> [WHAT IS EXPECTED]: Below are the entries; state how many of their lines contain the string "with", and nothing more.

> [GIVEN RECORDS]:
━━━

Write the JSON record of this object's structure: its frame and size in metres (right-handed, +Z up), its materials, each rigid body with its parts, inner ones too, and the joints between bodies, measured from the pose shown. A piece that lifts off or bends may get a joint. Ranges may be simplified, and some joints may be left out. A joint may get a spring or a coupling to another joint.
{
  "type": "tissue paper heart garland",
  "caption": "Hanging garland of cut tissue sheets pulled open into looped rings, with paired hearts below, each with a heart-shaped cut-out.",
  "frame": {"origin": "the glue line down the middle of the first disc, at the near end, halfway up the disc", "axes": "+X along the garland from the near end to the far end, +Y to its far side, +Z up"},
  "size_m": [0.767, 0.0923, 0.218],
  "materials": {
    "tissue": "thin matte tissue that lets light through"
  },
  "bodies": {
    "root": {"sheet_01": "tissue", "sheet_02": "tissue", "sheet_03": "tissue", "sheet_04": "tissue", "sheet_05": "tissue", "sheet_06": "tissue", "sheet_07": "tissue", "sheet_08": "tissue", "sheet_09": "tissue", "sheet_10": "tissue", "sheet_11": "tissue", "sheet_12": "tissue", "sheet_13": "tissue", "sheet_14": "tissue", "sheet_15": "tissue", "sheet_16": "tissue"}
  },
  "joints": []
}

━━━

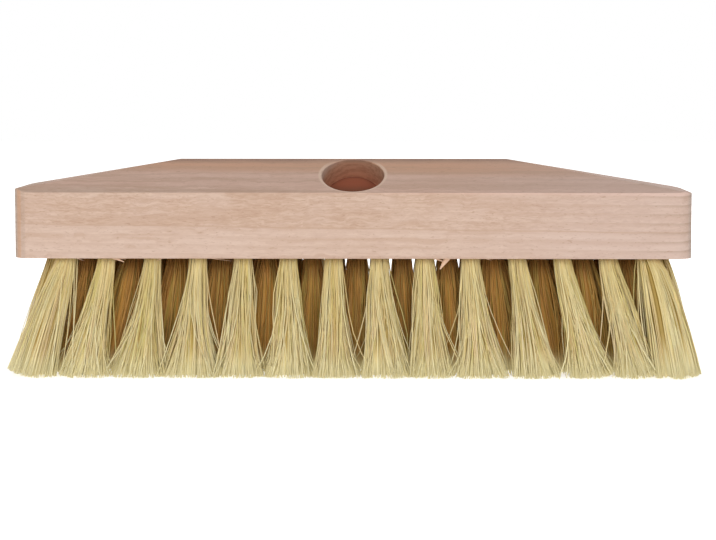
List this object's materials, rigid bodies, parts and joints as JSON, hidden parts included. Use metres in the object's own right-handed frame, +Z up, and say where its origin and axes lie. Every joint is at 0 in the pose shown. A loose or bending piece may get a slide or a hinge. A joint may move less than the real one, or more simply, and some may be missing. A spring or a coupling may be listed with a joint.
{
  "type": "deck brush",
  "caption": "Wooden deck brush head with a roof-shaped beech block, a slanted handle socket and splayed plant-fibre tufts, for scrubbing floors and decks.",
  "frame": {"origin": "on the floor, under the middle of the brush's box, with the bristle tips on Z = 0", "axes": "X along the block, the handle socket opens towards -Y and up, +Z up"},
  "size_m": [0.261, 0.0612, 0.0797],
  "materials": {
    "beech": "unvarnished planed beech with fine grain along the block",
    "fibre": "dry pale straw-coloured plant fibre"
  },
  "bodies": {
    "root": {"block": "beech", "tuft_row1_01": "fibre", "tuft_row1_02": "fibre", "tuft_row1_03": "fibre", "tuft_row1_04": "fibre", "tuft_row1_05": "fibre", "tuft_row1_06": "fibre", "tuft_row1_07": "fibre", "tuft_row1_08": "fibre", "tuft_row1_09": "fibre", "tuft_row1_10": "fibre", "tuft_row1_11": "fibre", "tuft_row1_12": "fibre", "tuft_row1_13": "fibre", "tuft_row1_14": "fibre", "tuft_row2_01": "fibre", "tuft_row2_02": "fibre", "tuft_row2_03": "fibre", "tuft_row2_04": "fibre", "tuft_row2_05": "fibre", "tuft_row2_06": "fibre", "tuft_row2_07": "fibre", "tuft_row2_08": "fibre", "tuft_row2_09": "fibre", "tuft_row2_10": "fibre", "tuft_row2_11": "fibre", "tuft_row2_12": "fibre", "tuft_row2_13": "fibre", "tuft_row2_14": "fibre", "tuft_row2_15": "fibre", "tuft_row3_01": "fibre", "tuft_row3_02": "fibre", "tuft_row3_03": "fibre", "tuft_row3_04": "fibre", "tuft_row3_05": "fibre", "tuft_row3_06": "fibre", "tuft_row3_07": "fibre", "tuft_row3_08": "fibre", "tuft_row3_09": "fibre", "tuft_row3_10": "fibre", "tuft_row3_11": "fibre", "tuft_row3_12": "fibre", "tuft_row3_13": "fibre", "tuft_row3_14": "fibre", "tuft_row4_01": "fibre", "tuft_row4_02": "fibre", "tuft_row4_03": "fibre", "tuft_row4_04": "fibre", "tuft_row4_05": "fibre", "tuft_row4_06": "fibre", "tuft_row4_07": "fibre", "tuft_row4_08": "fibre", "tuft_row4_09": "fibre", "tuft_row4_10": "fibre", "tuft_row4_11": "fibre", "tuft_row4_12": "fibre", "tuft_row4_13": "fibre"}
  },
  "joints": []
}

━━━

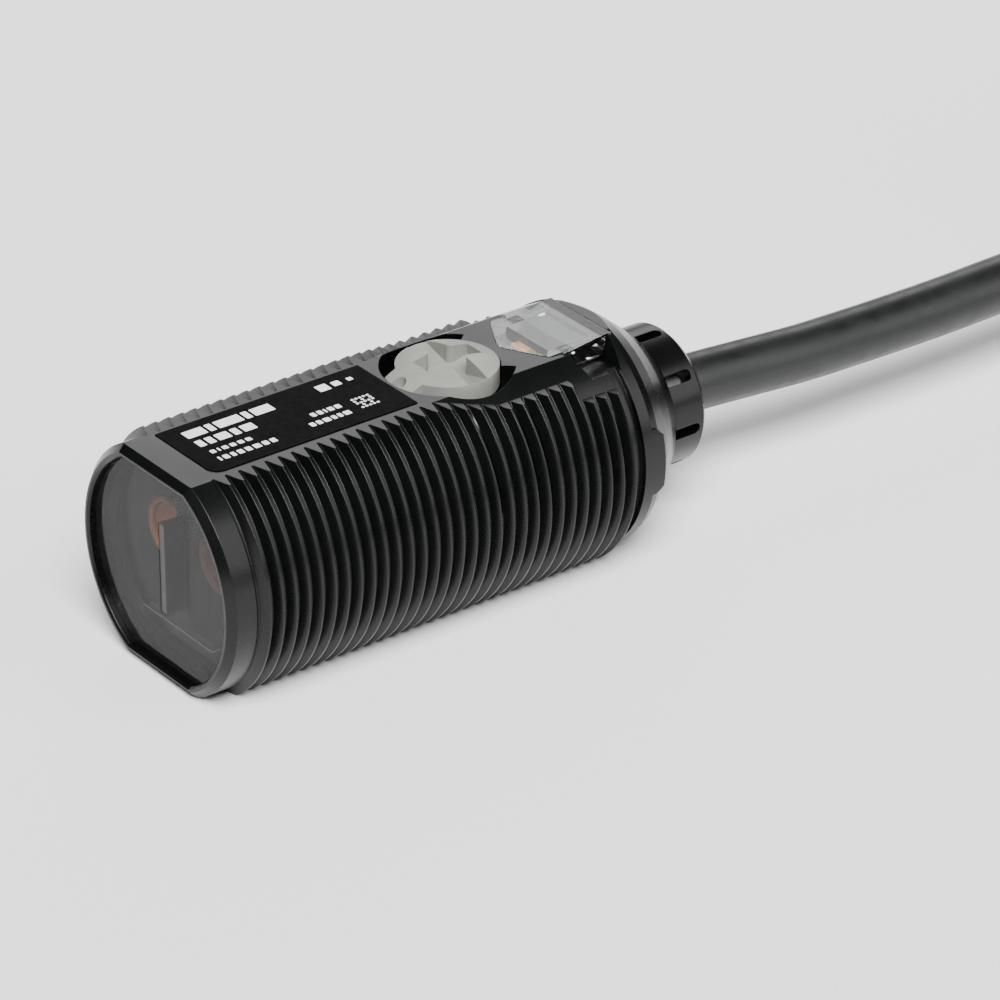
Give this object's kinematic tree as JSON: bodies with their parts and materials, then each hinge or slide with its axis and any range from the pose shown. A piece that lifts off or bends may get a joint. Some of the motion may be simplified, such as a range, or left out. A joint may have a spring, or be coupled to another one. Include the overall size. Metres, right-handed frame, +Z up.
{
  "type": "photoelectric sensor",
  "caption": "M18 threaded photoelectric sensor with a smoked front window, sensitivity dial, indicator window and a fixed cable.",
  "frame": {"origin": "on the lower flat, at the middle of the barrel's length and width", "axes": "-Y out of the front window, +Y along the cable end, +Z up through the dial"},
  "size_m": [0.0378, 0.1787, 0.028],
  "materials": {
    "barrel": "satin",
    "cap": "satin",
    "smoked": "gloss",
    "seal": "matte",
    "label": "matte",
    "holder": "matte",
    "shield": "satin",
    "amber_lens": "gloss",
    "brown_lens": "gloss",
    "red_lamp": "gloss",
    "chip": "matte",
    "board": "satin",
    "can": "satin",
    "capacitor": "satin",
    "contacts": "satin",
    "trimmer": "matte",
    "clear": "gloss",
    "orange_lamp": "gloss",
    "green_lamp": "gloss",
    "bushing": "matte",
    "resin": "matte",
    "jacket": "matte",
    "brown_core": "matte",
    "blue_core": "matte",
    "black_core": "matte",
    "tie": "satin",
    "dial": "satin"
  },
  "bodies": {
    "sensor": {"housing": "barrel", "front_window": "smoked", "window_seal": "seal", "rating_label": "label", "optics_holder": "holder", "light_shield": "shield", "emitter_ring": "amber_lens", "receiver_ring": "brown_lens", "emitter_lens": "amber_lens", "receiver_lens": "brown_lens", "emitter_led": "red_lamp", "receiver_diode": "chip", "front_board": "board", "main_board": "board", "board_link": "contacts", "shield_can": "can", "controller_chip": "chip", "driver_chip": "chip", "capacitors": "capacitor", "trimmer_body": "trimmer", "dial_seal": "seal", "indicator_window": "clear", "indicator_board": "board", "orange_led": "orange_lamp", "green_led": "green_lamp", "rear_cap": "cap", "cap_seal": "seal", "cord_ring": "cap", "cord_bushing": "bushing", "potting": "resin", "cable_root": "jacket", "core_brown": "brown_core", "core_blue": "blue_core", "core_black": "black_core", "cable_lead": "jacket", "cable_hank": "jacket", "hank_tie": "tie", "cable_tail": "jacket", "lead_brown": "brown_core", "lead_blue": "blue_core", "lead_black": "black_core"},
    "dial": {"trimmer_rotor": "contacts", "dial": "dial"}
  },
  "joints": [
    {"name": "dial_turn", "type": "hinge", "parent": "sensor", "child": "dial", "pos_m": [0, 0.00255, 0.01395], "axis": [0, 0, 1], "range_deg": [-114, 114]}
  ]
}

━━━

> [EXPECTED ANSWER]: 8